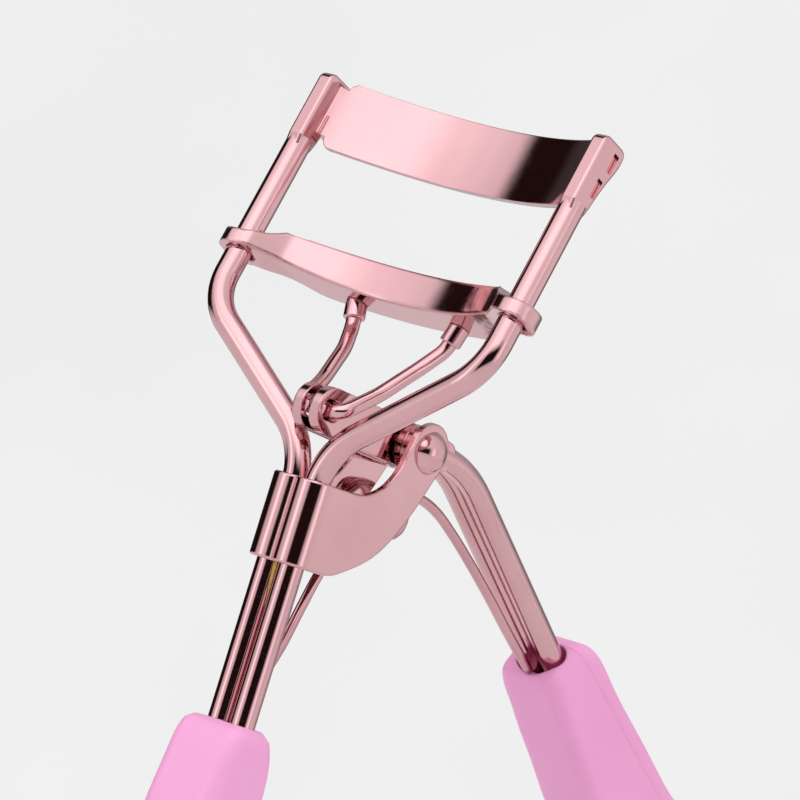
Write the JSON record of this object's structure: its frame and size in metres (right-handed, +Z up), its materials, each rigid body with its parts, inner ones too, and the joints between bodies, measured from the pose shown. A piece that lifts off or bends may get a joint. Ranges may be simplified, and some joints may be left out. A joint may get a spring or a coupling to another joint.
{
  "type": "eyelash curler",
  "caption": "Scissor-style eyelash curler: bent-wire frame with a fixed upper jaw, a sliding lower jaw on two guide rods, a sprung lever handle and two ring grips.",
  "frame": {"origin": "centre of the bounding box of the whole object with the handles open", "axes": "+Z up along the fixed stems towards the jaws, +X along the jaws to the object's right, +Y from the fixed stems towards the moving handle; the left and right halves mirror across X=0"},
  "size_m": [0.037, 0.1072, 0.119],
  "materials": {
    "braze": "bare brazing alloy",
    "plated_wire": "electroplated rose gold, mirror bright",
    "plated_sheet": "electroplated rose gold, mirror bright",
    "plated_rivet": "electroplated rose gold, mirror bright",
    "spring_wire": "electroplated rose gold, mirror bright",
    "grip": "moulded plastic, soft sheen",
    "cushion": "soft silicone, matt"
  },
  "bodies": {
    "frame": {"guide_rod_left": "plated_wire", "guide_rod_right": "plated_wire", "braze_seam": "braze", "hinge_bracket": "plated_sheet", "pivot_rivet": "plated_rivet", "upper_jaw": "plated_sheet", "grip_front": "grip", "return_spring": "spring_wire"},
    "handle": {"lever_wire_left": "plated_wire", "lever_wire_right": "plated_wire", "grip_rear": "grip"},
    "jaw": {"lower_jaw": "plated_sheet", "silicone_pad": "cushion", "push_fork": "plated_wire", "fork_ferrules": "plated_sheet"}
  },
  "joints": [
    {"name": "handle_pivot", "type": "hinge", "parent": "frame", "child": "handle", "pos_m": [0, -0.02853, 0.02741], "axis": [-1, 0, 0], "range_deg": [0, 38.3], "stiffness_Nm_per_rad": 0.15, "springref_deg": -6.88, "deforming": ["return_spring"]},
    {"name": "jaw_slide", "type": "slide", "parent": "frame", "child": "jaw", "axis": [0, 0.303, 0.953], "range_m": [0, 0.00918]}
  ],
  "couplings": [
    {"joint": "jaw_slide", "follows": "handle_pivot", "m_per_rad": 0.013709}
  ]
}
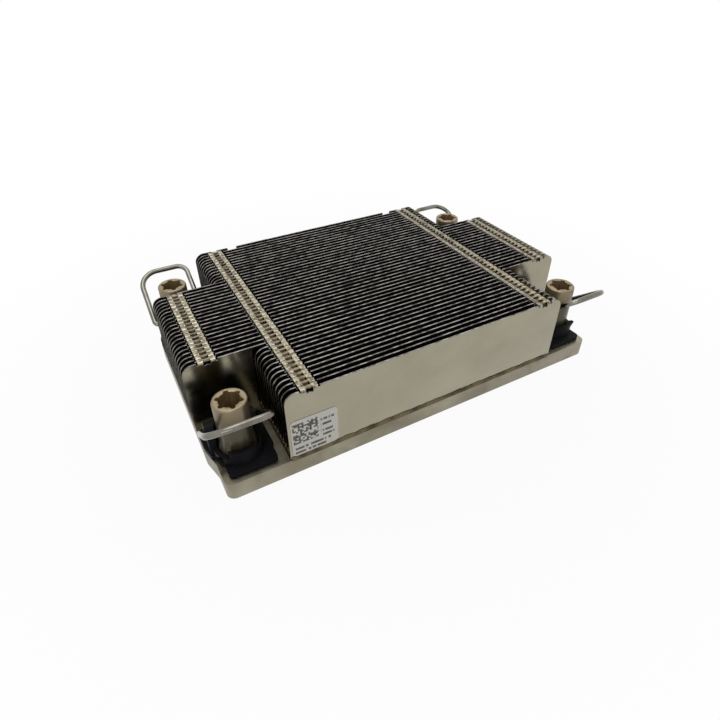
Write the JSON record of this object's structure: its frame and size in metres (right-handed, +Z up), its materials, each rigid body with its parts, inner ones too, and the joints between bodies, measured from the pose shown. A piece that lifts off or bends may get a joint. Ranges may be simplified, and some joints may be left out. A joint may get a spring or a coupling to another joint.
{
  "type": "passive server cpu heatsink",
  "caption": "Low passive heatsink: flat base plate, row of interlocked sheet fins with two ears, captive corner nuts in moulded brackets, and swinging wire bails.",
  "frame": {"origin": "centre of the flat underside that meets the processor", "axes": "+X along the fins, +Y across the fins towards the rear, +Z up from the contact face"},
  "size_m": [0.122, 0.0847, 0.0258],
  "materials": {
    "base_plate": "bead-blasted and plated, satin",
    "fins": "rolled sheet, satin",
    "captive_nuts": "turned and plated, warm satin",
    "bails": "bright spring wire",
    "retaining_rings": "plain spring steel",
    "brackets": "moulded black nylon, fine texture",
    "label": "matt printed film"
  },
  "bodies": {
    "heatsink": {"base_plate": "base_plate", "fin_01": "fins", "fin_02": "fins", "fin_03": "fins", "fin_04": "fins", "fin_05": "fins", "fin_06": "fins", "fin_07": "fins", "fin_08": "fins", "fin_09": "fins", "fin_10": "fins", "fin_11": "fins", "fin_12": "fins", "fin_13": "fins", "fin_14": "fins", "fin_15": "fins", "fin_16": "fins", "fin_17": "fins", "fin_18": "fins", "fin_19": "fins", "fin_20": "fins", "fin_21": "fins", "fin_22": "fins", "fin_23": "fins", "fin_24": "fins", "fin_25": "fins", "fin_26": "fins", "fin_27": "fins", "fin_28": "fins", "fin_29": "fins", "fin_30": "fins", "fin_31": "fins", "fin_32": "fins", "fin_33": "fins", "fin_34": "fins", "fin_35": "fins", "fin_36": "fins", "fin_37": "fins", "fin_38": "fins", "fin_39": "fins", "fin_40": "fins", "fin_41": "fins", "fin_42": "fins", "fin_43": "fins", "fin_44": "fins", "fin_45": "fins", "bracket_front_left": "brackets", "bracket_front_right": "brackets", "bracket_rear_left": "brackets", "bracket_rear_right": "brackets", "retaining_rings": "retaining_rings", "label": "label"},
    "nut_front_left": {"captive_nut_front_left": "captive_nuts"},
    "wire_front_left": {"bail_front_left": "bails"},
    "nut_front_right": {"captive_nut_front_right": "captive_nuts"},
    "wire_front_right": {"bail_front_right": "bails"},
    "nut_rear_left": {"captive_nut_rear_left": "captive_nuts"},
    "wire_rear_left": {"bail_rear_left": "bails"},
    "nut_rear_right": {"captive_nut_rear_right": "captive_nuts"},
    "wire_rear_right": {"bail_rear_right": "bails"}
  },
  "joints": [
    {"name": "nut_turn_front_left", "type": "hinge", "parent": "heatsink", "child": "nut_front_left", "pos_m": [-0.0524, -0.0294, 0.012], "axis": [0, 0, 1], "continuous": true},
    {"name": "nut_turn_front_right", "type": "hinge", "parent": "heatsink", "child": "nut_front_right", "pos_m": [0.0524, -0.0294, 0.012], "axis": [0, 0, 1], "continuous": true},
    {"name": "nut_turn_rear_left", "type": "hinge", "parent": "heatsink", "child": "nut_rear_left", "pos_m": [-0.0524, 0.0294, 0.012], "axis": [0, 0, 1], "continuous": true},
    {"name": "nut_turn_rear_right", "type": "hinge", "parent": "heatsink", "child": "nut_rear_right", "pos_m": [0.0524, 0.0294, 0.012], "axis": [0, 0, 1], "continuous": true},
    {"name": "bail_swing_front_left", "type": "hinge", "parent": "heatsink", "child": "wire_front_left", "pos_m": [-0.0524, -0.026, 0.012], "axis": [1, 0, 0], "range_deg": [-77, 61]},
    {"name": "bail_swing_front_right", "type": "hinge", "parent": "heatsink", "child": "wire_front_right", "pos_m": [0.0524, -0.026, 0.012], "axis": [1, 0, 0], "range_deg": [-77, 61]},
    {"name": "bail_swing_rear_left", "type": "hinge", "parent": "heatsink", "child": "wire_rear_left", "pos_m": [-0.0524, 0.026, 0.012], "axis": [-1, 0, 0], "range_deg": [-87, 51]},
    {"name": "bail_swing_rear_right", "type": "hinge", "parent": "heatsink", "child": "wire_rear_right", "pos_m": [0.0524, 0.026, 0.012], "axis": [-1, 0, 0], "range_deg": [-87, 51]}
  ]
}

What is required:
Each line of the material should be echoed exactly.

Response for this exercise:
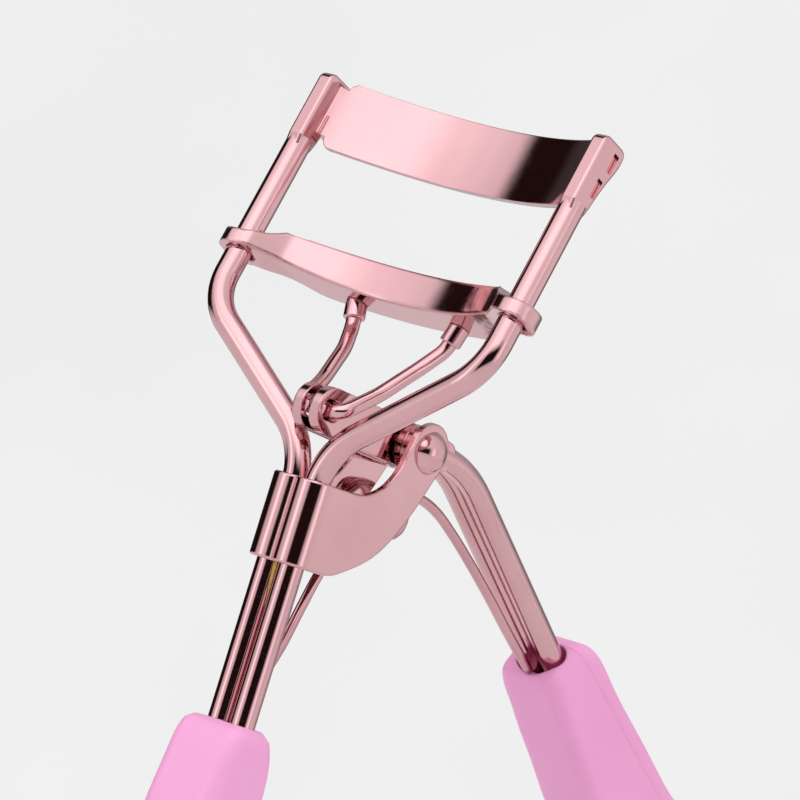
Write the JSON record of this object's structure: its frame and size in metres (right-handed, +Z up), its materials, each rigid body with its parts, inner ones too, and the joints between bodies, measured from the pose shown. A piece that lifts off or bends may get a joint. Ranges may be simplified, and some joints may be left out. A joint may get a spring or a coupling to another joint.
{
  "type": "eyelash curler",
  "caption": "Scissor-style eyelash curler: bent-wire frame with a fixed upper jaw, a sliding lower jaw on two guide rods, a sprung lever handle and two ring grips.",
  "frame": {"origin": "centre of the bounding box of the whole object with the handles open", "axes": "+Z up along the fixed stems towards the jaws, +X along the jaws to the object's right, +Y from the fixed stems towards the moving handle; the left and right halves mirror across X=0"},
  "size_m": [0.037, 0.1072, 0.119],
  "materials": {
    "braze": "bare brazing alloy",
    "plated_wire": "electroplated rose gold, mirror bright",
    "plated_sheet": "electroplated rose gold, mirror bright",
    "plated_rivet": "electroplated rose gold, mirror bright",
    "spring_wire": "electroplated rose gold, mirror bright",
    "grip": "moulded plastic, soft sheen",
    "cushion": "soft silicone, matt"
  },
  "bodies": {
    "frame": {"guide_rod_left": "plated_wire", "guide_rod_right": "plated_wire", "braze_seam": "braze", "hinge_bracket": "plated_sheet", "pivot_rivet": "plated_rivet", "upper_jaw": "plated_sheet", "grip_front": "grip", "return_spring": "spring_wire"},
    "handle": {"lever_wire_left": "plated_wire", "lever_wire_right": "plated_wire", "grip_rear": "grip"},
    "jaw": {"lower_jaw": "plated_sheet", "silicone_pad": "cushion", "push_fork": "plated_wire", "fork_ferrules": "plated_sheet"}
  },
  "joints": [
    {"name": "handle_pivot", "type": "hinge", "parent": "frame", "child": "handle", "pos_m": [0, -0.02853, 0.02741], "axis": [-1, 0, 0], "range_deg": [0, 38.3], "stiffness_Nm_per_rad": 0.15, "springref_deg": -6.88, "deforming": ["return_spring"]},
    {"name": "jaw_slide", "type": "slide", "parent": "frame", "child": "jaw", "axis": [0, 0.303, 0.953], "range_m": [0, 0.00918]}
  ],
  "couplings": [
    {"joint": "jaw_slide", "follows": "handle_pivot", "m_per_rad": 0.013709}
  ]
}
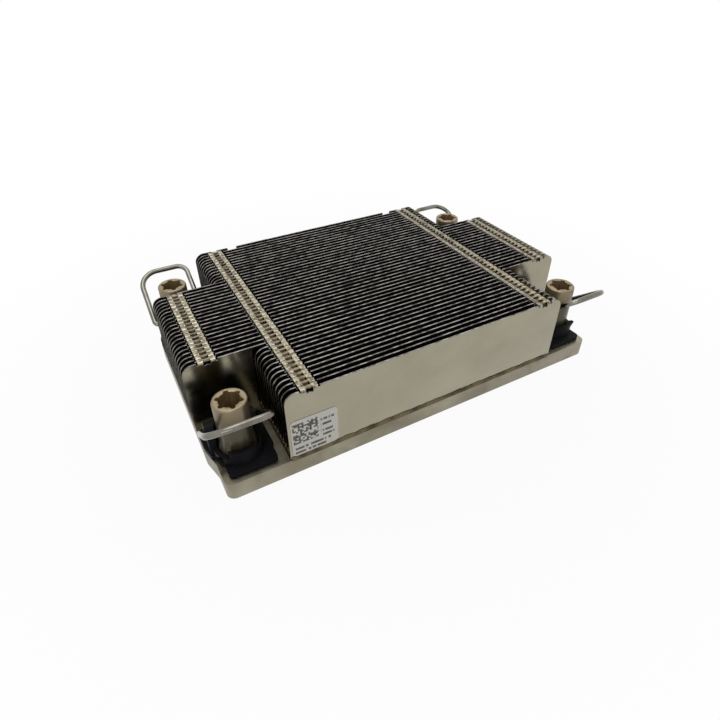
Write the JSON record of this object's structure: its frame and size in metres (right-handed, +Z up), its materials, each rigid body with its parts, inner ones too, and the joints between bodies, measured from the pose shown. A piece that lifts off or bends may get a joint. Ranges may be simplified, and some joints may be left out. A joint may get a spring or a coupling to another joint.
{
  "type": "passive server cpu heatsink",
  "caption": "Low passive heatsink: flat base plate, row of interlocked sheet fins with two ears, captive corner nuts in moulded brackets, and swinging wire bails.",
  "frame": {"origin": "centre of the flat underside that meets the processor", "axes": "+X along the fins, +Y across the fins towards the rear, +Z up from the contact face"},
  "size_m": [0.122, 0.0847, 0.0258],
  "materials": {
    "base_plate": "bead-blasted and plated, satin",
    "fins": "rolled sheet, satin",
    "captive_nuts": "turned and plated, warm satin",
    "bails": "bright spring wire",
    "retaining_rings": "plain spring steel",
    "brackets": "moulded black nylon, fine texture",
    "label": "matt printed film"
  },
  "bodies": {
    "heatsink": {"base_plate": "base_plate", "fin_01": "fins", "fin_02": "fins", "fin_03": "fins", "fin_04": "fins", "fin_05": "fins", "fin_06": "fins", "fin_07": "fins", "fin_08": "fins", "fin_09": "fins", "fin_10": "fins", "fin_11": "fins", "fin_12": "fins", "fin_13": "fins", "fin_14": "fins", "fin_15": "fins", "fin_16": "fins", "fin_17": "fins", "fin_18": "fins", "fin_19": "fins", "fin_20": "fins", "fin_21": "fins", "fin_22": "fins", "fin_23": "fins", "fin_24": "fins", "fin_25": "fins", "fin_26": "fins", "fin_27": "fins", "fin_28": "fins", "fin_29": "fins", "fin_30": "fins", "fin_31": "fins", "fin_32": "fins", "fin_33": "fins", "fin_34": "fins", "fin_35": "fins", "fin_36": "fins", "fin_37": "fins", "fin_38": "fins", "fin_39": "fins", "fin_40": "fins", "fin_41": "fins", "fin_42": "fins", "fin_43": "fins", "fin_44": "fins", "fin_45": "fins", "bracket_front_left": "brackets", "bracket_front_right": "brackets", "bracket_rear_left": "brackets", "bracket_rear_right": "brackets", "retaining_rings": "retaining_rings", "label": "label"},
    "nut_front_left": {"captive_nut_front_left": "captive_nuts"},
    "wire_front_left": {"bail_front_left": "bails"},
    "nut_front_right": {"captive_nut_front_right": "captive_nuts"},
    "wire_front_right": {"bail_front_right": "bails"},
    "nut_rear_left": {"captive_nut_rear_left": "captive_nuts"},
    "wire_rear_left": {"bail_rear_left": "bails"},
    "nut_rear_right": {"captive_nut_rear_right": "captive_nuts"},
    "wire_rear_right": {"bail_rear_right": "bails"}
  },
  "joints": [
    {"name": "nut_turn_front_left", "type": "hinge", "parent": "heatsink", "child": "nut_front_left", "pos_m": [-0.0524, -0.0294, 0.012], "axis": [0, 0, 1], "continuous": true},
    {"name": "nut_turn_front_right", "type": "hinge", "parent": "heatsink", "child": "nut_front_right", "pos_m": [0.0524, -0.0294, 0.012], "axis": [0, 0, 1], "continuous": true},
    {"name": "nut_turn_rear_left", "type": "hinge", "parent": "heatsink", "child": "nut_rear_left", "pos_m": [-0.0524, 0.0294, 0.012], "axis": [0, 0, 1], "continuous": true},
    {"name": "nut_turn_rear_right", "type": "hinge", "parent": "heatsink", "child": "nut_rear_right", "pos_m": [0.0524, 0.0294, 0.012], "axis": [0, 0, 1], "continuous": true},
    {"name": "bail_swing_front_left", "type": "hinge", "parent": "heatsink", "child": "wire_front_left", "pos_m": [-0.0524, -0.026, 0.012], "axis": [1, 0, 0], "range_deg": [-77, 61]},
    {"name": "bail_swing_front_right", "type": "hinge", "parent": "heatsink", "child": "wire_front_right", "pos_m": [0.0524, -0.026, 0.012], "axis": [1, 0, 0], "range_deg": [-77, 61]},
    {"name": "bail_swing_rear_left", "type": "hinge", "parent": "heatsink", "child": "wire_rear_left", "pos_m": [-0.0524, 0.026, 0.012], "axis": [-1, 0, 0], "range_deg": [-87, 51]},
    {"name": "bail_swing_rear_right", "type": "hinge", "parent": "heatsink", "child": "wire_rear_right", "pos_m": [0.0524, 0.026, 0.012], "axis": [-1, 0, 0], "range_deg": [-87, 51]}
  ]
}